Release: Just this morning on my way to work (before I even knew that I'd have this unexpected project come up) I prayed that I would let go of the notion that the work I do is more important than how I treat people involved in the work. It's too easy for me to get stressed out over deadlines and forget that, truly, it's not going to matter in a year or five or a hundred years just what date my quarterly magazine was mailed out. Instead, the way that I treat my co-workers and other people I encounter is the lasting impression that matters.

I've also had to release some opportunities due to timing. Case in point: I was recently asked to help out one of our church's ministries by producing a newsletter. That is right in my wheelhouse, and I was tempted to say yes, but I just couldn't. Since I'm already working on several publications at work, I realized that when I come home from work the last thing I'd want to do would be to work on another newsletter. I could do the work, but I'd probably develop some resentment toward it if I tried to do it right now. And so, after some thought about it, I reluctantly told the person who'd asked me to consider the project that now was not the right time for me to be part of it. I feel a sense of peace about it, and I know that if I'm meant to be involved in that project or another similar project, that the opportunity will come up again at a time that's right for me. Learning to release my own sense of timing and trust God's has been a difficult lesson to learn (and one that I'm still learning), but I'm glad that He helped me recognize the need to let this project go right now.

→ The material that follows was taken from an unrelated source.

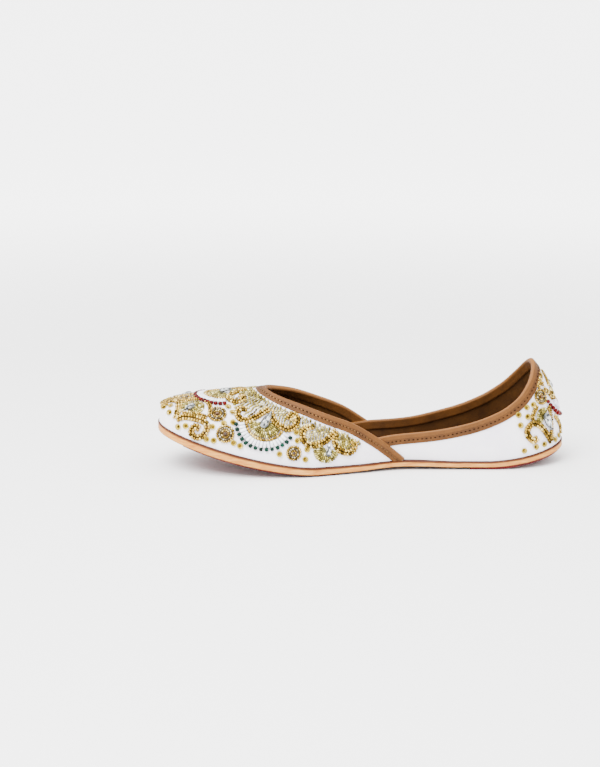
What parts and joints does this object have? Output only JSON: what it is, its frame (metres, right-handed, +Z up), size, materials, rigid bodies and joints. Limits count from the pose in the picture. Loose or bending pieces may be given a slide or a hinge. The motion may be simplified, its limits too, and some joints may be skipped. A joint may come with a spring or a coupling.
{
  "type": "mojari shoe",
  "caption": "Flat slip-on shoe with a low beaded satin vamp, a separate heel quarter rising to a point, leather edge bindings and a flat leather sole.",
  "frame": {"origin": "on the floor under the centre of the shoe's length and width", "axes": "+X towards the heel, +Y to one side, +Z up; the toe points along -X"},
  "size_m": [0.2516, 0.0816, 0.0631],
  "materials": {
    "sole_leather": "burnished vegetable-tanned leather",
    "pad_leather": "dyed red leather",
    "lining_leather": "smooth brown lining leather",
    "satin": "white satin over canvas",
    "binding_leather": "folded tan leather strip",
    "gold_beads": "gold-lined seed beads and sequins",
    "glass_beads": "opaque and silver-lined glass beads",
    "crystals": "clear faceted stones",
    "thread": "sewing thread"
  },
  "bodies": {
    "root": {"sole": "sole_leather", "forefoot_pad": "pad_leather", "heel_pad": "pad_leather", "insole": "lining_leather", "upper": "satin", "vamp_binding": "binding_leather", "quarter_binding": "binding_leather"}
  },
  "joints": []
}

Have you learned some methods (even from non-sitcom characters) that have helped you when you're feeling particularly stressed out?

Wednesday, February 12, 2014

Road to Recovery

One week ago at this time I had just flown home from a work trip to Las Vegas. Gambling is, fortunately, not one of my vices; occasionally I'll play about the penny or nickel slots but the only gambling I did this time was buying a new lipstick from Sephora. Eating, however, is one of my vices, and Las Vegas is a great place for foodies such as myself. I had some wonderful meals out there and tried some dishes that were new to me (and which I am eager to eat again on my next trip).

What a difference a day makes: The day after I returned home, I came down with a stomach bug that I no doubt picked up at some point along my trip. I'll spare you the gory details, but it's safe to say that any excess weight I may have gained from overindulging in Las Vegas was quickly lost. I missed a day and a half of work and spent most of the weekend lying on the couch in recovery mode.

Although I felt a little better each day, today is the first day in a week that I've fully had my appetite back. It's amazing how much I missed having an appetite; feeling hunger but not wanting to eat anything is not a good feeling. And while I hated being sick, I'm very thankful that I wasn't sick on my trip or, worse yet, on the plane ride home. I'm also thankful for my sweet dad doing a grocery store run for me to get me stocked up on Jell-O, lemon ice and fruit, the only foods that seemed remotely palatable to my stomach at the time.

Now that my appetite has returned, the challenge will be reining it in so I don't regain the weight I've lost. We have a big conference and expo coming up next week that's causing me to work late most nights this week in preparation, and today I was too busy to take the time for my usual afternoon snack, so that may be a blessing in disguise. I also have a 5K coming up on Saturday; not sure how well I'll do given my lack of running of late, but hopefully I'll do a bit better than I did with the January race. I'm still planning on racing in a half-marathon in March, so I've got plenty of motivation to get me back to some semblance of a normal, healthy, pre-Vegas diet.